A physical ABC storyboard laid out on a table with different coloured Learning Type cards placed on top of it. Synonymous with face-to-face ABC learning design workshops.

Redesign with Microsoft Planner tool

The workshop was re-designed for the online environment using Big Blue Button as the virtual meeting space to introduce the design process and the features of the Microsoft Planner tool, and breakout rooms to facilitate programme teams, module teams, and individual staff who teach, to collaboratively map and design their curriculum during the rapid move to online teaching.  

A template design of the Learning Types cards in Microsoft Planner allowed participants to easily duplicate and tailor each ‘card’, add detailed descriptions of activities, and include links to resources to create a detailed storyboard of their module or programme. We used week by week format to replicate an academic term, but this can be easily adapted to support a topic based approach.

Screenshot of the Microsoft Planner Storyboard that was developed.

ABC Curriculum Design Workshop Introduction by CTL

Watch an introduction to one of the CTLs ABC curriculum design workshops for an overview of the process.

Benefits of using the virtual platform

Having an online version of their storyboard means staff who teach have a permanent record of their module design that they can modify and enhance, or collaborate on with peers and educational developers synchronously or asynchronously, an opportunity that was not available with the face-to-face workshop. Some participants went on to fully develop their storyboards, adding full descriptions for activities, linking resources and adding content. This was then used as a canvas and the final version was copied across to the VLE, or duplicated and adapted for modules with similar formats. Another benefit from this workshop is that participants share their educational practices during the sessions when they are planning their modules. These reflective practices have led to some changes in teaching approaches and style of delivery.
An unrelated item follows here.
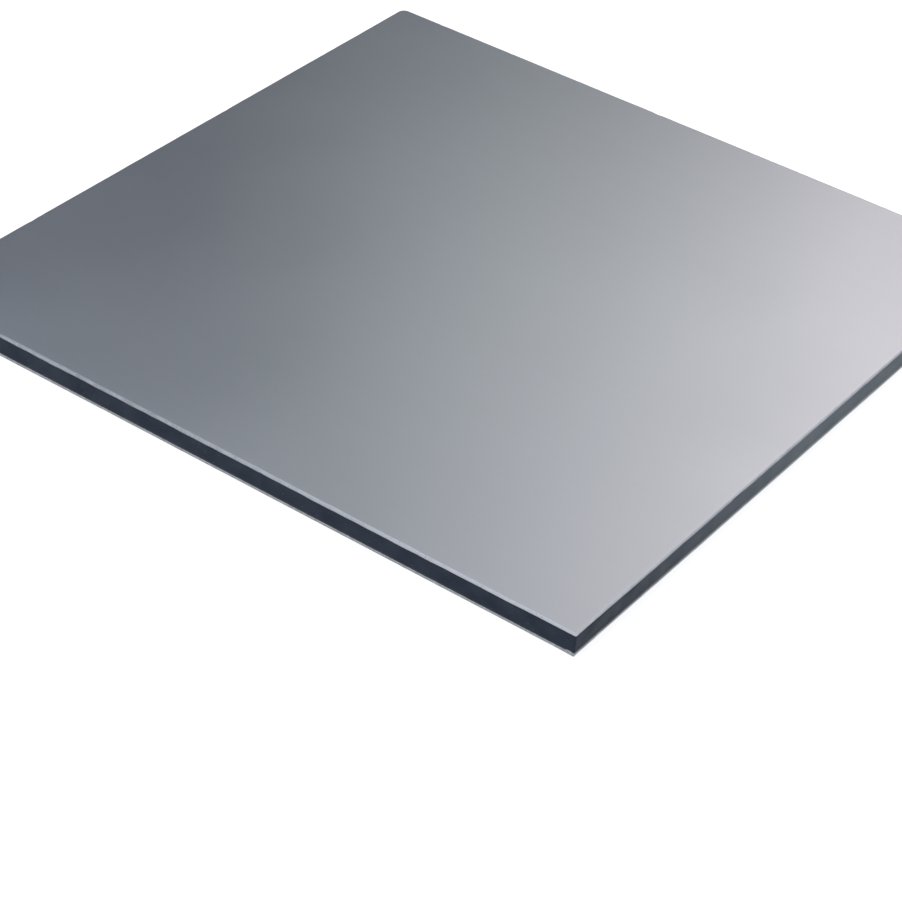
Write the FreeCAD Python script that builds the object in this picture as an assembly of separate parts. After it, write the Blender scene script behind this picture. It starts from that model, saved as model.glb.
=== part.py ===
"""Aluminium composite panel: a square sample piece, a plastic core bonded between aluminium skins.

The piece lies flat with its coated face up. The origin is at the middle of its underside, +Z is up,
and +X and +Y run along its cut edges. All lengths are in millimetres.
"""

import FreeCAD, Part
import math
import os

# Cut size of the piece
panel_length = 120.0
panel_width = 120.0

# Make-up of the sheet, from the top down
face_skin_thickness = 0.5
core_thickness = 3.0
back_skin_thickness = 0.5

# Cut edges: the soft core is cut back a little further than the skins, and the saw leaves each
# skin's outer arris slightly bevelled
core_setback = 0.05
arris_bevel = 0.06

# Corners: three are as square as the saw leaves them, and the one at -X +Y is knocked blunt
sawn_corner_radius = 0.2
blunt_corner_radius = 1.2

# Heights of the joints between the layers, from the underside up
core_base = back_skin_thickness
face_skin_base = core_base + core_thickness

# Corner radii in turn, anticlockwise from the corner at +X -Y
corner_radii = (sawn_corner_radius, sawn_corner_radius, blunt_corner_radius, sawn_corner_radius)
quarter_turn = math.pi / 2


def corner_arc(turns, radius, setback, height):
    """Start, middle and end of a corner's arc, turns quarter turns on from the corner at +X -Y."""
    middle = (turns - 0.5) * quarter_turn
    centre = FreeCAD.Vector(
        math.copysign(panel_length / 2 - setback - radius, math.cos(middle)),
        math.copysign(panel_width / 2 - setback - radius, math.sin(middle)),
        height,
    )
    angles = (middle - quarter_turn / 2, middle, middle + quarter_turn / 2)
    return [centre + FreeCAD.Vector(math.cos(a), math.sin(a), 0) * radius for a in angles]


def plan(setback, height):
    """The panel's outline as a flat face, set back from the cut edges, at the given height."""
    arcs = [corner_arc(turns, radius, setback, height) for turns, radius in enumerate(corner_radii)]
    edges = []
    for arc, following in zip(arcs, arcs[1:] + arcs[:1]):
        edges.append(Part.Arc(*arc).toShape())
        edges.append(Part.LineSegment(arc[-1], following[0]).toShape())
    return Part.Face(Part.Wire(edges))


def layer(base, thickness, setback=0.0):
    """A flat layer of the sheet, from the height of its underside up."""
    return plan(setback, base).extrude(FreeCAD.Vector(0, 0, thickness))


def bevelled(plate, outward):
    """The plate with a bevel all round its outer face: its top for outward 1, its underside for -1."""
    outer_face = max(plate.Faces, key=lambda face: outward * face.CenterOfMass.z)
    return plate.makeChamfer(arris_bevel, outer_face.Edges)


def face_skin():
    """Upper aluminium skin, which carries the coating."""
    return bevelled(layer(face_skin_base, face_skin_thickness), 1)


def core():
    """Plastic core, bonded face to face to both skins."""
    return layer(core_base, core_thickness, core_setback)


def back_skin():
    """Lower aluminium skin, on which the piece lies."""
    return bevelled(layer(0.0, back_skin_thickness), -1)


os.makedirs("parts", exist_ok=True)
for make_piece in (face_skin, core, back_skin):
    make_piece().exportStep(f"parts/{make_piece.__name__}.step")
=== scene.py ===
"""Looks of the aluminium composite panel: coated face, sawn skins and core, floor, lights and camera.

Lengths are in metres, in the panel's own frame: +Z up out of the coated face, the underside on the floor,
and the cut edges along X and Y.
"""

import math
import random

import bmesh
import bpy
from mathutils import Matrix, Vector, noise


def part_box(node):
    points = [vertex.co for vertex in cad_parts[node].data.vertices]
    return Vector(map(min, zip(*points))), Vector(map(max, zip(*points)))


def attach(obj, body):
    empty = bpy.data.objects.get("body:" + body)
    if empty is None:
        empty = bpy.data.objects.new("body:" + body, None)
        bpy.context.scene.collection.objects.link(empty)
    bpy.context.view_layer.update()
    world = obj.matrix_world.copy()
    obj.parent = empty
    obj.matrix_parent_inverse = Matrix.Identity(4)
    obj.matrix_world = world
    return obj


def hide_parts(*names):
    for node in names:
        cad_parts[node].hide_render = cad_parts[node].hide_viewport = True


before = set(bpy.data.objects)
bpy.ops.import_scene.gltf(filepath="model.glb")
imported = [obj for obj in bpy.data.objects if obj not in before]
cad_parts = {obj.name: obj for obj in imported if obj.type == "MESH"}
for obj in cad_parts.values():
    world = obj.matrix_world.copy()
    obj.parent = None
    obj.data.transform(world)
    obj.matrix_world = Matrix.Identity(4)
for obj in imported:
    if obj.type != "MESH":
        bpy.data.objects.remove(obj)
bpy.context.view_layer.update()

MM = 0.001

FACE_LOW, FACE_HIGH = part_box("face_skin")
CORE_LOW, CORE_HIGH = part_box("core")
BACK_LOW, BACK_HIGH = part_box("back_skin")
CORE_SETBACK = FACE_HIGH.x - CORE_HIGH.x

# How finely the cut edges are modelled
SKIN_STEP = 0.25 * MM
CORE_STEP = 0.12 * MM
CORE_LEVELS = 8
CORNER_STEPS = 10

# Share of the way to a side's end that the edge may be shaped in from that side
CORNER_ROOM = 0.8

# Places nearer than this are the same place
SAME_PLACE = 0.001 * MM

# Sawn skins: a wandering cut, a rolled border, an uneven arris, and metal dragged over the core's edge
CUT_WANDER = 0.05 * MM
CUT_WANDER_SIZE = 7 * MM
CUT_CHATTER = 0.008 * MM
CUT_CHATTER_SIZE = 0.6 * MM
ROLL_WIDTH = 0.45 * MM
ROLL_DROP = 0.004 * MM
ROLL_STEPS = 5
ARRIS_WIDTH = 0.05 * MM
ARRIS_UNEVEN = 0.03 * MM
ARRIS_UNEVEN_SIZE = 1.6 * MM
DRAG_LENGTH = 0.17 * MM
DRAG_UNEVEN = 0.08 * MM
DRAG_UNEVEN_SIZE = 2.2 * MM
LIP_THICKNESS = 0.03 * MM

# No metal is dragged over the core at the corner at +X -Y
CLEAN_CORNER = Vector((FACE_HIGH.x, FACE_LOW.y))
CLEAN_REACH = 14 * MM

# Dents along the upper arris
NICK_COUNT = 34
NICK_DEPTH = (0.04 * MM, 0.13 * MM)
NICK_WIDTH = (0.15 * MM, 0.6 * MM)
NICK_SEED = 11

# Burr on the back skin, on the -Y side of the corner at +X -Y: the cut stands out there to the full size
BURR_PLACE = Vector((FACE_HIGH.x - 0.8 * MM, FACE_LOW.y))
BURR_WIDTH = 0.8 * MM
BURR_LIP = 0.2 * MM
BACK_CUT_DEPTH = 0.05 * MM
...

Love it or hate it, can it work for you?

Over the longer-term feedback has been varied. Some have taken to the tool on their own and now it is their main platform for planning their teaching.  Others however have mentioned that they have struggled to use the Microsoft Planner tool on their own. Microsoft Planner was useful for us to showcase a planning process, and is a useful collaborative tool, but we also encourage you to use tools that you are familiar with such as Powerpoint, Excel, Padlet etc. Microsoft Planner is integrated with the Outlook calendar, Teams, and is also available on Android and iOS. It could be used for any events that require organising and/or sequencing such as media planning or scripting, marketing strategies, or organisational planning. It could also be used for charting and setting objectives and goals, such as group projects, or even instructional steps or processes, or sequencing and detailing procedures.

If this is something that you would like to use, or would like your learners to use, I recommend becoming familiar with the features of Microsoft Planner and having detailed instructions to help your learners get started.  I also think it is worth looking at the features such as sharing, Microsoft Planner was slightly less intuitive than I would have expected from Microsoft, but there are other planning tools such as Miro, Padlet, and Trello that you may wish to consider.